[Data excerpt]

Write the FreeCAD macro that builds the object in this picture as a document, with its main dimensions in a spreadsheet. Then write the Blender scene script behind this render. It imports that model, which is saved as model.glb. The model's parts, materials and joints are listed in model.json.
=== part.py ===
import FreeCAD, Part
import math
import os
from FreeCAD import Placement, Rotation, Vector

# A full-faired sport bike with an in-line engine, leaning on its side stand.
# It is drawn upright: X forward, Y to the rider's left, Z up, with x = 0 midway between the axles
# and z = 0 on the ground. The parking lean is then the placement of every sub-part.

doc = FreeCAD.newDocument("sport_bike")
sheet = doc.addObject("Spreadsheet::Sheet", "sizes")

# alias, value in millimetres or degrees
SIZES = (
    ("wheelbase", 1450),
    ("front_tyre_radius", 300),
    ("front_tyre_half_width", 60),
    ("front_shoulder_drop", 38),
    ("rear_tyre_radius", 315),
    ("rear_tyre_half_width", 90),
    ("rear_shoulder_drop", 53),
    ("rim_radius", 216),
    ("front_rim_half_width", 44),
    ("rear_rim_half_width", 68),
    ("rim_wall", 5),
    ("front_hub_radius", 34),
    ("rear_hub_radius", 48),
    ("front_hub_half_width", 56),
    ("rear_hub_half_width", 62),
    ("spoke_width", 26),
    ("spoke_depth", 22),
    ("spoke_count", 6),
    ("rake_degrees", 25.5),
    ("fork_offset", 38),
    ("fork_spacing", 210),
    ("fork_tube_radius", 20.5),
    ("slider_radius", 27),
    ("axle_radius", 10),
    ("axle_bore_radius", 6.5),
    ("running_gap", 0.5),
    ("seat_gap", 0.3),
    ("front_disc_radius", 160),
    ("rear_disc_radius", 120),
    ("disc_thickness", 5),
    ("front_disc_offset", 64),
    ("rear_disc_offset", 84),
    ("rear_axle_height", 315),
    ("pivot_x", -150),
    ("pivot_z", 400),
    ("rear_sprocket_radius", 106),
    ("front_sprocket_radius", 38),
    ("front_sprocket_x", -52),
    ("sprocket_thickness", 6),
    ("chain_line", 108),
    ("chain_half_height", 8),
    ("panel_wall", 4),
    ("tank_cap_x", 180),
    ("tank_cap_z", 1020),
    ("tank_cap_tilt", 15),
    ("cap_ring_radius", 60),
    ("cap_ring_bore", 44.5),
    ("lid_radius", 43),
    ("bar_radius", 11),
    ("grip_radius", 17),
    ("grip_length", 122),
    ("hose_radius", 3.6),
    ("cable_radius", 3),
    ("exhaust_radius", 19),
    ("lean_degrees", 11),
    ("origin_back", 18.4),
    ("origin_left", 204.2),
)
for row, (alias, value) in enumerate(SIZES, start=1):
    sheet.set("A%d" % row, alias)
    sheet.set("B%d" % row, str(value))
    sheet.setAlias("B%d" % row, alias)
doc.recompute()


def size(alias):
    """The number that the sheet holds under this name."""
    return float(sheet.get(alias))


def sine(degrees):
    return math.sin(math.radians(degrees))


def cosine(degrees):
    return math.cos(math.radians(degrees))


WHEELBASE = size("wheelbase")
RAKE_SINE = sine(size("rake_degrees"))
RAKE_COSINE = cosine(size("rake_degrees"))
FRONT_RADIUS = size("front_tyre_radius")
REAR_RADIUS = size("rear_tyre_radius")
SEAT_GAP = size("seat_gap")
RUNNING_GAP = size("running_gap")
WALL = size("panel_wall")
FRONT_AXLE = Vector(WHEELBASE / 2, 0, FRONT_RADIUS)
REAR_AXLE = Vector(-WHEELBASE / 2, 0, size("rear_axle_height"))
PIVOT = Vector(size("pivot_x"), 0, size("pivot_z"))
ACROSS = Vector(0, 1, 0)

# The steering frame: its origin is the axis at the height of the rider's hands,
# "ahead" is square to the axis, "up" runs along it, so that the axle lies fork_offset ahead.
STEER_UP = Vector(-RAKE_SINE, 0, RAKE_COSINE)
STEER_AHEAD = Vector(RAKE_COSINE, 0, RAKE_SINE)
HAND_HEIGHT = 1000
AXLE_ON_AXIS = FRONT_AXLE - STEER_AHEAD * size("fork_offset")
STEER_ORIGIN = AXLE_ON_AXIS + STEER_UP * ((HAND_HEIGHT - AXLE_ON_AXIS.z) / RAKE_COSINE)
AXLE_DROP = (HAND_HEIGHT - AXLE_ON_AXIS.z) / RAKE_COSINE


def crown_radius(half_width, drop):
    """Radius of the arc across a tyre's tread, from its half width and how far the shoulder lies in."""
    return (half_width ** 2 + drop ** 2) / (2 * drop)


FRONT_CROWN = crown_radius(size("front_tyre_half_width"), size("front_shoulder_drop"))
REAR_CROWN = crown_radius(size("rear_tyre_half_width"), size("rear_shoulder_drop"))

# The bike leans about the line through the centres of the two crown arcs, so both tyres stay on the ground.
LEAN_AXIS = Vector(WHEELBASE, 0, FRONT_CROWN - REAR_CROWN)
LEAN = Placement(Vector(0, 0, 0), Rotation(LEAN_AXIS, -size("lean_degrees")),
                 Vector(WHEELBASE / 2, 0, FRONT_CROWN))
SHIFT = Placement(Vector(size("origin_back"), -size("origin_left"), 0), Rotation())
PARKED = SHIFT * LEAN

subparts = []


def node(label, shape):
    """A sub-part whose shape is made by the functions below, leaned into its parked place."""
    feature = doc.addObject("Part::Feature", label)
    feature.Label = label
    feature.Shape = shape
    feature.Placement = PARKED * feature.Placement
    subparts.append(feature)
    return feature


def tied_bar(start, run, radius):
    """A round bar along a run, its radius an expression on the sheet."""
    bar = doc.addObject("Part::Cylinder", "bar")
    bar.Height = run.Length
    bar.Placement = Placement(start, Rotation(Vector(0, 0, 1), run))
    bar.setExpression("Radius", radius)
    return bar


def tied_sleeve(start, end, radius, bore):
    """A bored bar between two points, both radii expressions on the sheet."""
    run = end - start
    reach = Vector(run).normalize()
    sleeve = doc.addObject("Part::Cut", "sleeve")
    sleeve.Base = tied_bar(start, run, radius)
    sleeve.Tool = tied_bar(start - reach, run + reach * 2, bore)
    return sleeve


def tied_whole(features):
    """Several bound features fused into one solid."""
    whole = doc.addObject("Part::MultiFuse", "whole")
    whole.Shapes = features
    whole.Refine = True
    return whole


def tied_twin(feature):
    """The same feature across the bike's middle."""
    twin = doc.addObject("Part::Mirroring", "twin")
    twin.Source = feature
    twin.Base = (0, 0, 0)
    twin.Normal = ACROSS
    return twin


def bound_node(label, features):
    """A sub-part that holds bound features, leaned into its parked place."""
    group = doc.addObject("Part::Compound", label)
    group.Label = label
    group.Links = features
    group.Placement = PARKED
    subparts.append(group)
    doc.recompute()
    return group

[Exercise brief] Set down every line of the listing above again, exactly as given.

[Solved exercise]
Write the FreeCAD macro that builds the object in this picture as a document, with its main dimensions in a spreadsheet. Then write the Blender scene script behind this render. It imports that model, which is saved as model.glb. The model's parts, materials and joints are listed in model.json.
=== part.py ===
import FreeCAD, Part
import math
import os
from FreeCAD import Placement, Rotation, Vector

# A full-faired sport bike with an in-line engine, leaning on its side stand.
# It is drawn upright: X forward, Y to the rider's left, Z up, with x = 0 midway between the axles
# and z = 0 on the ground. The parking lean is then the placement of every sub-part.

doc = FreeCAD.newDocument("sport_bike")
sheet = doc.addObject("Spreadsheet::Sheet", "sizes")

# alias, value in millimetres or degrees
SIZES = (
    ("wheelbase", 1450),
    ("front_tyre_radius", 300),
    ("front_tyre_half_width", 60),
    ("front_shoulder_drop", 38),
    ("rear_tyre_radius", 315),
    ("rear_tyre_half_width", 90),
    ("rear_shoulder_drop", 53),
    ("rim_radius", 216),
    ("front_rim_half_width", 44),
    ("rear_rim_half_width", 68),
    ("rim_wall", 5),
    ("front_hub_radius", 34),
    ("rear_hub_radius", 48),
    ("front_hub_half_width", 56),
    ("rear_hub_half_width", 62),
    ("spoke_width", 26),
    ("spoke_depth", 22),
    ("spoke_count", 6),
    ("rake_degrees", 25.5),
    ("fork_offset", 38),
    ("fork_spacing", 210),
    ("fork_tube_radius", 20.5),
    ("slider_radius", 27),
    ("axle_radius", 10),
    ("axle_bore_radius", 6.5),
    ("running_gap", 0.5),
    ("seat_gap", 0.3),
    ("front_disc_radius", 160),
    ("rear_disc_radius", 120),
    ("disc_thickness", 5),
    ("front_disc_offset", 64),
    ("rear_disc_offset", 84),
    ("rear_axle_height", 315),
    ("pivot_x", -150),
    ("pivot_z", 400),
    ("rear_sprocket_radius", 106),
    ("front_sprocket_radius", 38),
    ("front_sprocket_x", -52),
    ("sprocket_thickness", 6),
    ("chain_line", 108),
    ("chain_half_height", 8),
    ("panel_wall", 4),
    ("tank_cap_x", 180),
    ("tank_cap_z", 1020),
    ("tank_cap_tilt", 15),
    ("cap_ring_radius", 60),
    ("cap_ring_bore", 44.5),
    ("lid_radius", 43),
    ("bar_radius", 11),
    ("grip_radius", 17),
    ("grip_length", 122),
    ("hose_radius", 3.6),
    ("cable_radius", 3),
    ("exhaust_radius", 19),
    ("lean_degrees", 11),
    ("origin_back", 18.4),
    ("origin_left", 204.2),
)
for row, (alias, value) in enumerate(SIZES, start=1):
    sheet.set("A%d" % row, alias)
    sheet.set("B%d" % row, str(value))
    sheet.setAlias("B%d" % row, alias)
doc.recompute()


def size(alias):
    """The number that the sheet holds under this name."""
    return float(sheet.get(alias))


def sine(degrees):
    return math.sin(math.radians(degrees))


def cosine(degrees):
    return math.cos(math.radians(degrees))


WHEELBASE = size("wheelbase")
RAKE_SINE = sine(size("rake_degrees"))
RAKE_COSINE = cosine(size("rake_degrees"))
FRONT_RADIUS = size("front_tyre_radius")
REAR_RADIUS = size("rear_tyre_radius")
SEAT_GAP = size("seat_gap")
RUNNING_GAP = size("running_gap")
WALL = size("panel_wall")
FRONT_AXLE = Vector(WHEELBASE / 2, 0, FRONT_RADIUS)
REAR_AXLE = Vector(-WHEELBASE / 2, 0, size("rear_axle_height"))
PIVOT = Vector(size("pivot_x"), 0, size("pivot_z"))
ACROSS = Vector(0, 1, 0)

# The steering frame: its origin is the axis at the height of the rider's hands,
# "ahead" is square to the axis, "up" runs along it, so that the axle lies fork_offset ahead.
STEER_UP = Vector(-RAKE_SINE, 0, RAKE_COSINE)
STEER_AHEAD = Vector(RAKE_COSINE, 0, RAKE_SINE)
HAND_HEIGHT = 1000
AXLE_ON_AXIS = FRONT_AXLE - STEER_AHEAD * size("fork_offset")
STEER_ORIGIN = AXLE_ON_AXIS + STEER_UP * ((HAND_HEIGHT - AXLE_ON_AXIS.z) / RAKE_COSINE)
AXLE_DROP = (HAND_HEIGHT - AXLE_ON_AXIS.z) / RAKE_COSINE


def crown_radius(half_width, drop):
    """Radius of the arc across a tyre's tread, from its half width and how far the shoulder lies in."""
    return (half_width ** 2 + drop ** 2) / (2 * drop)


FRONT_CROWN = crown_radius(size("front_tyre_half_width"), size("front_shoulder_drop"))
REAR_CROWN = crown_radius(size("rear_tyre_half_width"), size("rear_shoulder_drop"))

# The bike leans about the line through the centres of the two crown arcs, so both tyres stay on the ground.
LEAN_AXIS = Vector(WHEELBASE, 0, FRONT_CROWN - REAR_CROWN)
LEAN = Placement(Vector(0, 0, 0), Rotation(LEAN_AXIS, -size("lean_degrees")),
                 Vector(WHEELBASE / 2, 0, FRONT_CROWN))
SHIFT = Placement(Vector(size("origin_back"), -size("origin_left"), 0), Rotation())
PARKED = SHIFT * LEAN

subparts = []


def node(label, shape):
    """A sub-part whose shape is made by the functions below, leaned into its parked place."""
    feature = doc.addObject("Part::Feature", label)
    feature.Label = label
    feature.Shape = shape
    feature.Placement = PARKED * feature.Placement
    subparts.append(feature)
    return feature


def tied_bar(start, run, radius):
    """A round bar along a run, its radius an expression on the sheet."""
    bar = doc.addObject("Part::Cylinder", "bar")
    bar.Height = run.Length
    bar.Placement = Placement(start, Rotation(Vector(0, 0, 1), run))
    bar.setExpression("Radius", radius)
    return bar


def tied_sleeve(start, end, radius, bore):
    """A bored bar between two points, both radii expressions on the sheet."""
    run = end - start
    reach = Vector(run).normalize()
    sleeve = doc.addObject("Part::Cut", "sleeve")
    sleeve.Base = tied_bar(start, run, radius)
    sleeve.Tool = tied_bar(start - reach, run + reach * 2, bore)
    return sleeve


def tied_whole(features):
    """Several bound features fused into one solid."""
    whole = doc.addObject("Part::MultiFuse", "whole")
    whole.Shapes = features
    whole.Refine = True
    return whole


def tied_twin(feature):
    """The same feature across the bike's middle."""
    twin = doc.addObject("Part::Mirroring", "twin")
    twin.Source = feature
    twin.Base = (0, 0, 0)
    twin.Normal = ACROSS
    return twin


def bound_node(label, features):
    """A sub-part that holds bound features, leaned into its parked place."""
    group = doc.addObject("Part::Compound", label)
    group.Label = label
    group.Links = features
    group.Placement = PARKED
    subparts.append(group)
    doc.recompute()
    return group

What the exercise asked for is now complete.